Printschema() in Apache Spark

rushikesh jachak picture rushikesh jachak · Apr 30, 2018 · Viewed 43.7k times · Source
Dataset<Tweet> ds = sc.read().json("/path").as(Encoders.bean(Tweet.class));



Tweet class :-
long id
string user;
string text;


ds.printSchema();

Output:-

root
  |-- id: string (nullable = true)
  |-- text: string (nullable = true)  
  |-- user: string (nullable = true)

json file has all arguments of string type

My question is am taking input and encoding it as Tweet.class .The datatype specified for id in the schema is Long but when schema is printed it is cast to String.

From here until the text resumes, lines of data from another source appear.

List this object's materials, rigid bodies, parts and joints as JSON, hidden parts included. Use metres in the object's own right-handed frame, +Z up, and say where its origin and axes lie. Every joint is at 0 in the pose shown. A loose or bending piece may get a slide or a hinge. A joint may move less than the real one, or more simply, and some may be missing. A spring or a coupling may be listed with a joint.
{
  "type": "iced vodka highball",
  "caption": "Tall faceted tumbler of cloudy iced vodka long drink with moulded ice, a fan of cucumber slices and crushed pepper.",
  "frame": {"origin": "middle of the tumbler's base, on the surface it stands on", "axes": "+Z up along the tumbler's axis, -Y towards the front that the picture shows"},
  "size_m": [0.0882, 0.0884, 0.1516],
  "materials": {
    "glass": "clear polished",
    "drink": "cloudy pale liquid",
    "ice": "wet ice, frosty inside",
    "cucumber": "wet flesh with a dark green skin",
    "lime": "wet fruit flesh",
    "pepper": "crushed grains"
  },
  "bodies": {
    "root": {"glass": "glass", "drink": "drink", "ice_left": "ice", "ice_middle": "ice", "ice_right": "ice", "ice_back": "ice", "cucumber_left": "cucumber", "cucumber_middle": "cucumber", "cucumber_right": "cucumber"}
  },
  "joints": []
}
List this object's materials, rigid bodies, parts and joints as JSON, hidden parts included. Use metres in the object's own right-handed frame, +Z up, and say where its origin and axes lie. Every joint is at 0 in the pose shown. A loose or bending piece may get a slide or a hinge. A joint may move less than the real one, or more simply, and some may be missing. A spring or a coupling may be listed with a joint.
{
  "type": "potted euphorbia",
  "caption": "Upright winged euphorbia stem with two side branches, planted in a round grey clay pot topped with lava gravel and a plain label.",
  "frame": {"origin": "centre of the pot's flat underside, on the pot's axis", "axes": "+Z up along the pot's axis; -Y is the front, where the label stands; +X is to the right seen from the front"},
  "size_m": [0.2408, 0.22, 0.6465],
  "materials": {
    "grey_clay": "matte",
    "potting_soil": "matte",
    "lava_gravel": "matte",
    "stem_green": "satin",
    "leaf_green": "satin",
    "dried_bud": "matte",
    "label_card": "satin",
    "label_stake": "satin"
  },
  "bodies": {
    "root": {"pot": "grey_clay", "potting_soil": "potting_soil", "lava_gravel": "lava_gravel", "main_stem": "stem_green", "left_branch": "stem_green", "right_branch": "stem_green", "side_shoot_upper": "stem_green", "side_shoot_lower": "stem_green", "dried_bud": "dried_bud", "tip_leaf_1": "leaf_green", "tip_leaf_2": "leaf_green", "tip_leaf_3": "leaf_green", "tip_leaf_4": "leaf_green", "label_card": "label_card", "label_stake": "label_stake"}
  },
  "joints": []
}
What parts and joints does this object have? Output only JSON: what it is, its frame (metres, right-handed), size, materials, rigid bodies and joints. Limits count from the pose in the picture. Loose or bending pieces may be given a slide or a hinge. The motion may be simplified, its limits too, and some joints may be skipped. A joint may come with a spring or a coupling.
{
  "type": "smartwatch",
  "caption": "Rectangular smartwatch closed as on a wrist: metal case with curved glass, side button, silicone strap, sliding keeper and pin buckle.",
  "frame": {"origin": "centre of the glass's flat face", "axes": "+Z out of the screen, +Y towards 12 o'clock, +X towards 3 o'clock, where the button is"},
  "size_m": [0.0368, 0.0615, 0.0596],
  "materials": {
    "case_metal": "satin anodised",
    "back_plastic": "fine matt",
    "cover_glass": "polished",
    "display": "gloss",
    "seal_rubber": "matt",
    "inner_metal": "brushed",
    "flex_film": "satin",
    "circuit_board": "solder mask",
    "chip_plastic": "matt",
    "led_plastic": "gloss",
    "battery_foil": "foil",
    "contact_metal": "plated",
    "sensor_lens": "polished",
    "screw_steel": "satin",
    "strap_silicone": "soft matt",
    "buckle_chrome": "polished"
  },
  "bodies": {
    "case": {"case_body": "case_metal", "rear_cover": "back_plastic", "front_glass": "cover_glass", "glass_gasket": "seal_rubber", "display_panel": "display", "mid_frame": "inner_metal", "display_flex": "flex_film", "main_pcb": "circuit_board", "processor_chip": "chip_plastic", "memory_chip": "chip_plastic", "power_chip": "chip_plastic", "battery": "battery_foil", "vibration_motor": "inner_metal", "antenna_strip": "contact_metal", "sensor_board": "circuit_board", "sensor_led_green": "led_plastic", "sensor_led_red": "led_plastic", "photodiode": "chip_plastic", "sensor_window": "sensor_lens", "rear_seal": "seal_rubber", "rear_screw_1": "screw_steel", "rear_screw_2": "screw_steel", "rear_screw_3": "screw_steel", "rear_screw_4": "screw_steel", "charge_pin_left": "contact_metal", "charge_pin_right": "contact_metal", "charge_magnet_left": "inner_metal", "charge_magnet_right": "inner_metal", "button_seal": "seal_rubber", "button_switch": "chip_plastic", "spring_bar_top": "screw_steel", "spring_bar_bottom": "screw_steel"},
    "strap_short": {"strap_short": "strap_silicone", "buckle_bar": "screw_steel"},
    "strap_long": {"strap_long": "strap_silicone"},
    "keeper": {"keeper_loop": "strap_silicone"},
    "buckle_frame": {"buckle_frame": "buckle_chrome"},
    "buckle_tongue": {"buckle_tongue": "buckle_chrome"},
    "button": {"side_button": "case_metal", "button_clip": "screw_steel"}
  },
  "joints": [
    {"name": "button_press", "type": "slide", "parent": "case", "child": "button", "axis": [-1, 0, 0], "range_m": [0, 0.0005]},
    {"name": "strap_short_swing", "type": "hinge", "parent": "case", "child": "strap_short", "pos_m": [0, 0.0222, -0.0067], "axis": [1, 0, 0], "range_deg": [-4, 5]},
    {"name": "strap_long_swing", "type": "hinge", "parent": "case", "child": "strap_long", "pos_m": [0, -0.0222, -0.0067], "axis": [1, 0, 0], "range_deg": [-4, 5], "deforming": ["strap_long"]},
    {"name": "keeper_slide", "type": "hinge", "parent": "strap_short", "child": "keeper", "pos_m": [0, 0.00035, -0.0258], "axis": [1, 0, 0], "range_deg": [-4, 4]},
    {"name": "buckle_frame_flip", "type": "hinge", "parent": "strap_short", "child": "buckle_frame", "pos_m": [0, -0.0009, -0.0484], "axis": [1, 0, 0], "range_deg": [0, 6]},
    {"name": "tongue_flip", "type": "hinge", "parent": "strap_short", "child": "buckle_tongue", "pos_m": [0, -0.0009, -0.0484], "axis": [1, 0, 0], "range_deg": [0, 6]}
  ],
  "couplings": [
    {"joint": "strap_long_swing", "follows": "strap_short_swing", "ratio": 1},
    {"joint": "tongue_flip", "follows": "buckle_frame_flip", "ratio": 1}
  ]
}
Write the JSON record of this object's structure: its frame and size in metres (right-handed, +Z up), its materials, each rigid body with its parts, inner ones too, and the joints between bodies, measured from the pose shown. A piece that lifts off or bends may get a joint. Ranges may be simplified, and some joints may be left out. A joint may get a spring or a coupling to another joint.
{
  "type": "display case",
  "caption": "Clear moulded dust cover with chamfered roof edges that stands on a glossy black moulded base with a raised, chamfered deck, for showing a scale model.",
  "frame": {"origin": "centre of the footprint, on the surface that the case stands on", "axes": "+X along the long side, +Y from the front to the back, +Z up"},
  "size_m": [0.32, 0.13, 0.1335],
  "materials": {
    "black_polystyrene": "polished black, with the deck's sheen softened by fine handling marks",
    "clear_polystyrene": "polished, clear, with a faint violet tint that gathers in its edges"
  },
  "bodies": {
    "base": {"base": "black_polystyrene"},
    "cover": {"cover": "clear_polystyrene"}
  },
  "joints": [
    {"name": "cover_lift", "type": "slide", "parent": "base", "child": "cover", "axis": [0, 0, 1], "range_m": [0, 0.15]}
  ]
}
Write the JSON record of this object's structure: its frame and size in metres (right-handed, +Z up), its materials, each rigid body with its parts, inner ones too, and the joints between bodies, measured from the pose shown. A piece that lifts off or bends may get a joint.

Does it give printscheme a/c to how it reads the file or according to encoding we do (here Tweet.class)?

Answer

ROOT picture ROOT · Apr 30, 2018

i don't know the exact reason why your code is not working, but if you want to change the filed type you can write your customSchema.

val schema =  StructType(List
                        (
                          StructField("id", LongType, nullable = true),
                          StructField("text", StringType, nullable = true),
                          StructField("user", StringType, nullable = true)
                        )))

you can apply schema to your dataframe as follows:

Dataset<Tweet> ds = sc.read().schema(schema).json("/path")

ds.printSchema()